La falta de criterios estables en cuestiones importantes --el CETA es un ejemplo-- y el retroceso electoral en la mayoría de los países son hechos que constatan la crisis de la socialdemocracia en Europa, una ideología que antaño impulsó el Estado del bienestar y que ha jugado un importante papel en la redistribución de la riqueza.

En la segunda mitad del pasado siglo se vivió el cenit de las formaciones socialdemócratas. Fue la época en que, principalmente, los países nórdicos irradiaron un modelo político que llevó a lograr avances sociales y mejoras económicas. Sin embargo, el mayor bienestar alcanzado hizo que este pensamiento político perdiera la fidelidad de gran parte de su electorado tradicional, que se sintió libre de votar a otras opciones que prometían más libertad y progreso.

La caída del Muro de Berlín impulsó el eurocomunismo, que en muchos aspectos abrazó la ideología socialdemócrata. La consecuencia fue que la necesidad de ampliar las bases electorales hizo que los partidos de la izquierda moderada aceptaran plenamente la economía de mercado.

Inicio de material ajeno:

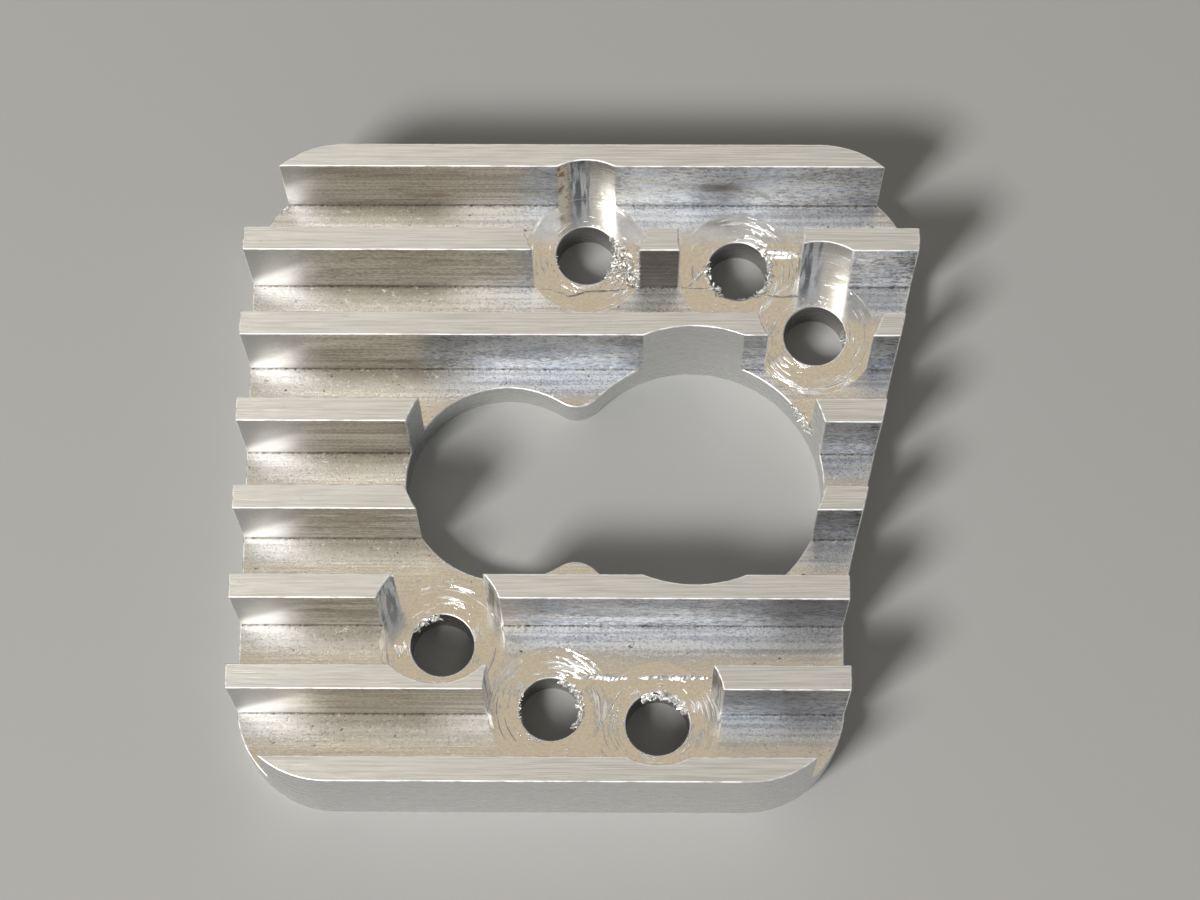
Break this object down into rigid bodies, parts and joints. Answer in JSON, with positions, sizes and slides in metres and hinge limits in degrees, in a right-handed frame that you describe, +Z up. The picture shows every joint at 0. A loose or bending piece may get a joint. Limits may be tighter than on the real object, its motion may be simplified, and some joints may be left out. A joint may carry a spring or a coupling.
{
  "type": "machined mounting block",
  "caption": "Flat finned block with rounded corners, a slanted side, a figure-eight cut-out and screw holes in round washer seats.",
  "frame": {"origin": "centre of the bounding box at the underside", "axes": "+X along the fins towards the slanted side, +Y across the fins towards the wide end, +Z up out of the base towards the fin tops"},
  "size_m": [0.0377, 0.0364, 0.0083],
  "materials": {
    "machined_aluminium": "bright machined"
  },
  "bodies": {
    "root": {"mounting_block": "machined_aluminium"}
  },
  "joints": []
}
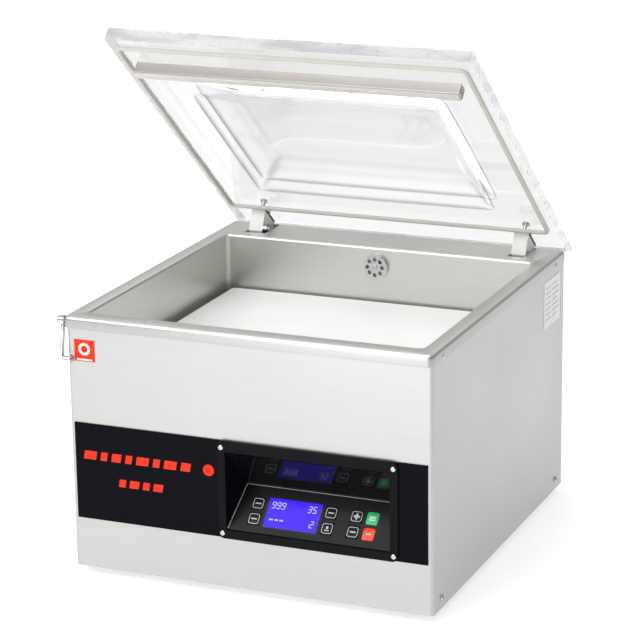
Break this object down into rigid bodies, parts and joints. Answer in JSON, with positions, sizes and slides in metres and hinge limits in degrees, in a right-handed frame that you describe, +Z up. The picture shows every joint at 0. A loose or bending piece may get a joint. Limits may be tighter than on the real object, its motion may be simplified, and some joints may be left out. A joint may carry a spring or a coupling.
{
  "type": "vacuum packing machine",
  "caption": "Table-top vacuum packing machine: steel housing and chamber, clear domed lid standing open on rear hinges, sunken keypad in a black fascia",
  "frame": {"origin": "middle of the whole box in plan, on the plane the feet stand on, with the lid standing open", "axes": "+X to the right seen from the front, +Y from the front to the back, +Z up"},
  "size_m": [0.502, 0.5576, 0.6792],
  "materials": {
    "casing_steel": "brushed stainless sheet",
    "chamber_steel": "satin deep-drawn stainless",
    "zinc_steel": "zinc-plated pressed steel",
    "bright_steel": "polished",
    "cast_housing": "painted casting",
    "motor_paint": "ribbed painted casting",
    "copper_winding": "varnished windings and laminations",
    "black_fascia": "satin black",
    "black_gloss": "glossy black",
    "black_plastic": "moulded black",
    "black_rubber": "black rubber",
    "white_plastic": "white moulded or milled plastic",
    "label_paper": "printed label",
    "badge_red": "printed badge",
    "display_blue": "lit blue display",
    "key_green": "printed key",
    "key_red": "printed key",
    "board_green": "circuit board",
    "silicone": "beige silicone",
    "ptfe_band": "PTFE-coated glass cloth",
    "clear_acrylic": "clear cast acrylic",
    "amber_glass": "oil sight glass",
    "anodised": "satin anodised profile",
    "rocker_red": "lit rocker"
  },
  "bodies": {
    "casing": {"housing_shell": "casing_steel", "rear_panel": "casing_steel", "base_plate": "zinc_steel", "feet": "black_rubber", "top_rim": "casing_steel", "chamber_tub": "chamber_steel", "casing_screws": "bright_steel", "rating_label": "label_paper", "badge": "badge_red", "fascia": "black_fascia", "control_bezel": "black_plastic", "bezel_screws": "bright_steel", "keypad_panel": "black_plastic", "upper_window": "black_gloss", "display": "display_blue", "control_board": "board_green", "lift_cylinders": "cast_housing", "suction_cover": "bright_steel", "suction_screw": "bright_steel", "hinge_shaft": "bright_steel", "hinge_brackets": "zinc_steel", "gas_spring_anchor": "zinc_steel", "catch_pivot": "bright_steel", "pump_body": "cast_housing", "oil_case": "cast_housing", "sight_glass": "amber_glass", "pump_motor": "motor_paint", "fan_cover": "black_plastic", "vacuum_hose": "black_rubber", "valve_block": "anodised", "seal_transformer": "copper_winding", "power_inlet": "black_plastic"},
    "lid": {"lid_panel": "clear_acrylic", "lid_gasket": "silicone", "counter_bar": "anodised", "counter_strip": "silicone", "hinge_block_left": "white_plastic", "hinge_block_right": "white_plastic", "hinge_pads": "black_rubber", "hinge_bolts": "bright_steel", "gas_spring_stud": "bright_steel"},
    "spring_tube": {"gas_spring_tube": "black_plastic"},
    "spring_rod": {"gas_spring_rod": "bright_steel"},
    "sealing_bar": {"seal_bar": "anodised", "seal_band": "ptfe_band", "lift_pistons": "bright_steel"},
    "lower_plate": {"insert_plate_lower": "white_plastic"},
    "upper_plate": {"insert_plate_upper": "white_plastic"},
    "rotor": {"motor_rotor": "zinc_steel"},
    "rocker": {"power_switch": "rocker_red"},
    "catch": {"catch_rod": "bright_steel", "catch_tip": "black_rubber"},
    "key_1": {"key_1": "black_gloss"},
    "key_2": {"key_2": "black_gloss"},
    "key_3": {"key_3": "black_gloss"},
    "key_4": {"key_4": "black_gloss"},
    "key_5": {"key_5": "black_gloss"},
    "key_6": {"key_6": "black_gloss"},
    "key_7": {"key_7": "key_green"},
    "key_8": {"key_8": "key_red"}
  },
  "joints": [
    {"name": "lid_hinge", "type": "hinge", "parent": "casing", "child": "lid", "pos_m": [0.00525, 0.23046, 0.325], "axis": [1, 0, 0], "range_deg": [0, 40], "stiffness_Nm_per_rad": 14, "springref_deg": -57.3},
    {"name": "spring_tilt", "type": "hinge", "parent": "casing", "child": "spring_tube", "pos_m": [-0.17345, 0.20326, 0.17491], "axis": [1, 0, 0], "range_deg": [0, 2.27]},
    {"name": "spring_stroke", "type": "slide", "parent": "spring_tube", "child": "spring_rod", "axis": [0, 0, -1], "range_m": [0, 0.02185]},
    {"name": "seal_bar_lift", "type": "slide", "parent": "casing", "child": "sealing_bar", "axis": [0, 0, 1], "range_m": [0, 0.008], "stiffness_N_per_m": 400, "springref_m": -0.02},
    {"name": "lower_plate_lift", "type": "slide", "parent": "casing", "child": "lower_plate", "axis": [0, 0, -1], "range_m": [-0.07, 0]},
    {"name": "upper_plate_lift", "type": "slide", "parent": "lower_plate", "child": "upper_plate", "axis": [0, 0, -1], "range_m": [-0.06, 0]},
    {"name": "motor_spin", "type": "hinge", "parent": "casing", "child": "rotor", "pos_m": [-0.03975, 0.14946, 0.095], "axis": [1, 0, 0], "continuous": true},
    {"name": "rocker_tip", "type": "hinge", "parent": "casing", "child": "rocker", "pos_m": [-0.16675, 0.23746, 0.07], "axis": [1, 0, 0], "range_deg": [0, 20]},
    {"name": "catch_swing", "type": "hinge", "parent": "casing", "child": "catch", "pos_m": [-0.24405, -0.26554, 0.334], "axis": [1, 0, 0], "range_deg": [-230, 0]},
    {"name": "key_1_press", "type": "slide", "parent": "casing", "child": "key_1", "axis": [0, 0.7254, -0.6884], "range_m": [0, 0.0008], "stiffness_N_per_m": 500, "springref_m": -0.001},
    {"name": "key_2_press", "type": "slide", "parent": "casing", "child": "key_2", "axis": [0, 0.7254, -0.6884], "range_m": [0, 0.0008], "stiffness_N_per_m": 500, "springref_m": -0.001},
    {"name": "key_3_press", "type": "slide", "parent": "casing", "child": "key_3", "axis": [0, 0.7254, -0.6884], "range_m": [0, 0.0008], "stiffness_N_per_m": 500, "springref_m": -0.001},
    {"name": "key_4_press", "type": "slide", "parent": "casing", "child": "key_4", "axis": [0, 0.7254, -0.6884], "range_m": [0, 0.0008], "stiffness_N_per_m": 500, "springref_m": -0.001},
    {"name": "key_5_press", "type": "slide", "parent": "casing", "child": "key_5", "axis": [0, 0.7254, -0.6884], "range_m": [0, 0.0008], "stiffness_N_per_m": 500, "springref_m": -0.001},
    {"name": "key_6_press", "type": "slide", "parent": "casing", "child": "key_6", "axis": [0, 0.7254, -0.6884], "range_m": [0, 0.0008], "stiffness_N_per_m": 500, "springref_m": -0.001},
    {"name": "key_7_press", "type": "slide", "parent": "casing", "child": "key_7", "axis": [0, 0.7254, -0.6884], "range_m": [0, 0.0008], "stiffness_N_per_m": 500, "springref_m": -0.001},
    {"name": "key_8_press", "type": "slide", "parent": "casing", "child": "key_8", "axis": [0, 0.7254, -0.6884], "range_m": [0, 0.0008], "stiffness_N_per_m": 500, "springref_m": -0.001}
  ],
  "couplings": [
    {"joint": "spring_tilt", "follows": "lid_hinge", "ratio": 0.056378},
    {"joint": "spring_stroke", "follows": "lid_hinge", "m_per_rad": 0.031226}
  ]
}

Pero la socialdemocracia siempre ha tenido enemigos dentro y fuera. En el plano interno, sus principales líderes fueron virando hacia políticas más conservadoras (recordemos cómo Tony Blair asumió los postulados de la denominada Tercera Vía). Y, en el lado opuesto, con Margaret Thatcher y Ronald Reagan en el poder, se produjo el auge de las ideas neoliberales, que auspiciaron las nacionalizaciones, las políticas de ajuste y la desregulación.

El resultado de todo ello ha sido la última crisis financiera, que ha venido a recordarnos que la hegemonía del capitalismo especulativo sobre el productivo significa el fin de la creación de riqueza y de las políticas redistributivas. El olvido de estas realidades por parte de los partidos socialdemócratas hizo surgir los movimientos populistas, que a la postre se han convertido en sus principales rivales en la contienda electoral.

Los continuos vaivenes programáticos de las organizaciones socialdemócratas están poniendo de relieve la ausencia de una ideología alternativa válida. Los partidos conservadores tienen el credo de la globalización; los nacionalistas y populistas apuestan por la antiglobalización. Pero la socialdemocracia carece de respuestas coherentes para los tiempos que corren.

Vivimos en una sociedad tecnológica y, lejos ya de atender solo a viejas reivindicaciones de clase, los partidos deben ofrecer soluciones para los problemas que hoy reivindica la sociedad: bienestar, seguridad, crecimiento sostenible, defensa de las libertades, diversidades culturales, derechos de las minorías, protección de los consumidores, etc.

La conclusión es fácil: si la socialdemocracia quiere sobrevivir --y esto también vale para el socialismo español--, deberá procurar ser recordada, no por la sempiterna lucha cainita de sus líderes, sino por el acierto que tenga a la hora de saber construir un socialismo renovado y asimilador. Pero comprendiendo también que la radicalidad puede disolverla en el populismo.